Standing around 925 feet in the heart of San Francisco you’ll find the second highest points and locals’ favorite hiking spots in the city, Twin Peaks. Separated by only 660 feet, the North Peak, also known as Eureka Peak, and the South Peak, known as Noe Peak, offer incredible views of San Francisco, San Francisco, and when it’s not too foggy, Santa Clara Valley. Originally called “Los Pechos de la Choca” (Breasts of the Maiden), the mountains also offer a diverse array of animal and plant life. The peaks’ hours are sunrise to sunset, seven days a week. Just remember to bring a jacket, because it gets chilly up at the top.
The Golden Gate Bridge
Last but not least there’s old and reliable, the most iconic location in all of San Francisco – the Golden Gate Bridge.
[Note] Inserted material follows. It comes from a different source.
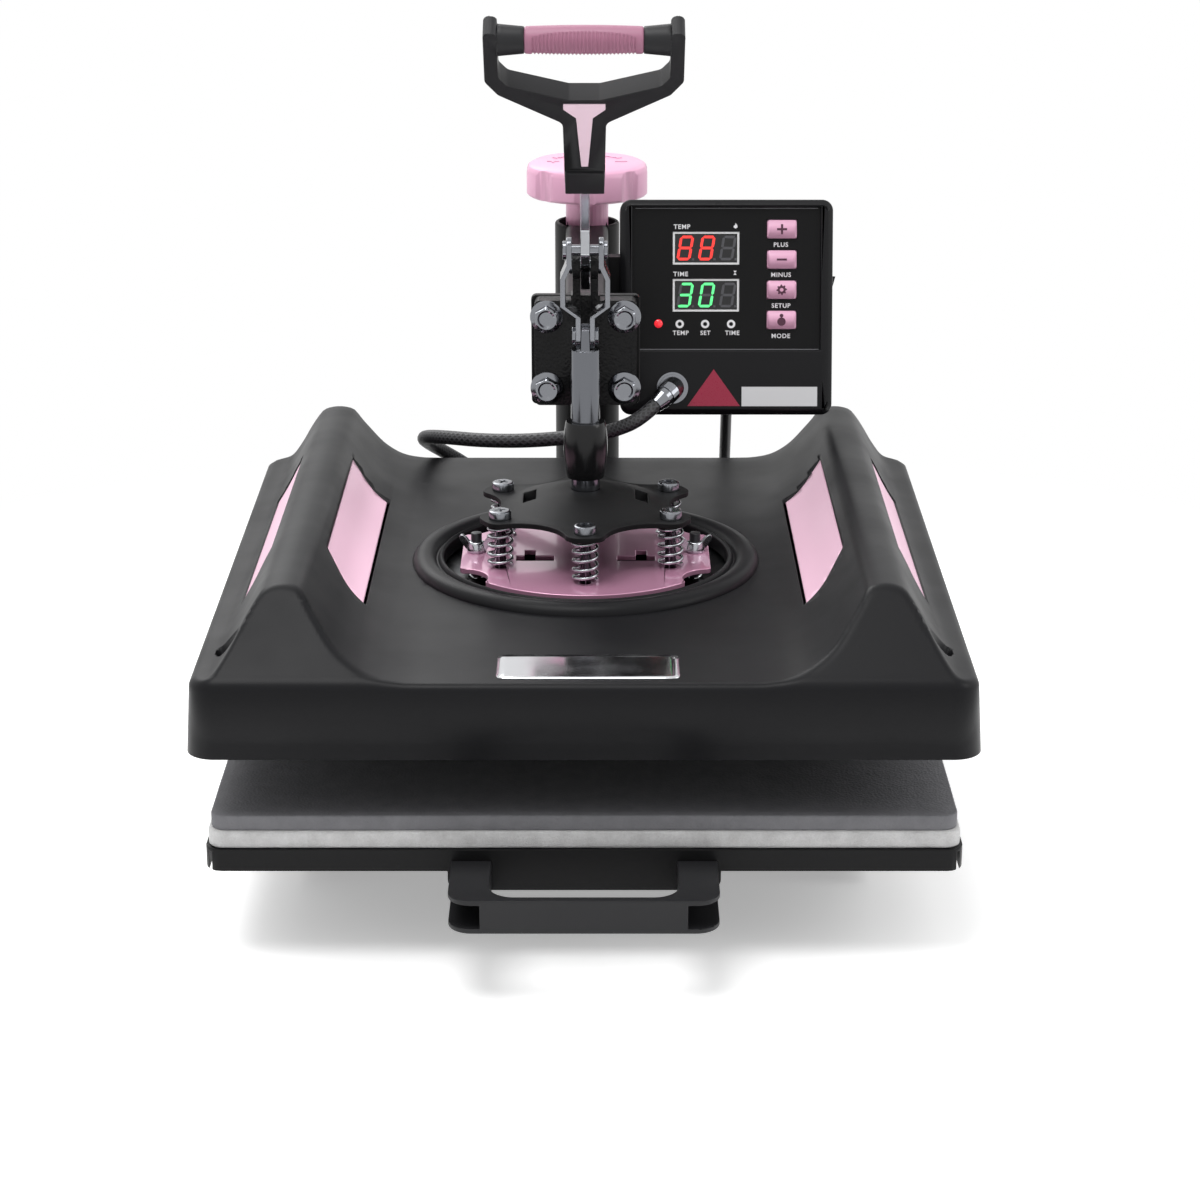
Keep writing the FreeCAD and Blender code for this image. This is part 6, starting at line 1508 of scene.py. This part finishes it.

Stretching one mile wide and three miles long, this suspension bridge and wonder of the modern world connects the northern San Francisco peninsula to Marin County. For over 78 years the Golden Gate Bridge has served as an international symbol of San Francisco, and is easily the most photographed bridge in the world. Visitors to the bridge may walk or bike along either side throughout most of the day. A visitor center and gift shop, now referred to as the “Bridge Pavilion,” opened on the San Francisco side of the bridge for the 75th anniversary of the stunning steel structure. If you’ve never been to San Francisco, the Golden Gate Bridge is a free and absolute must-visit.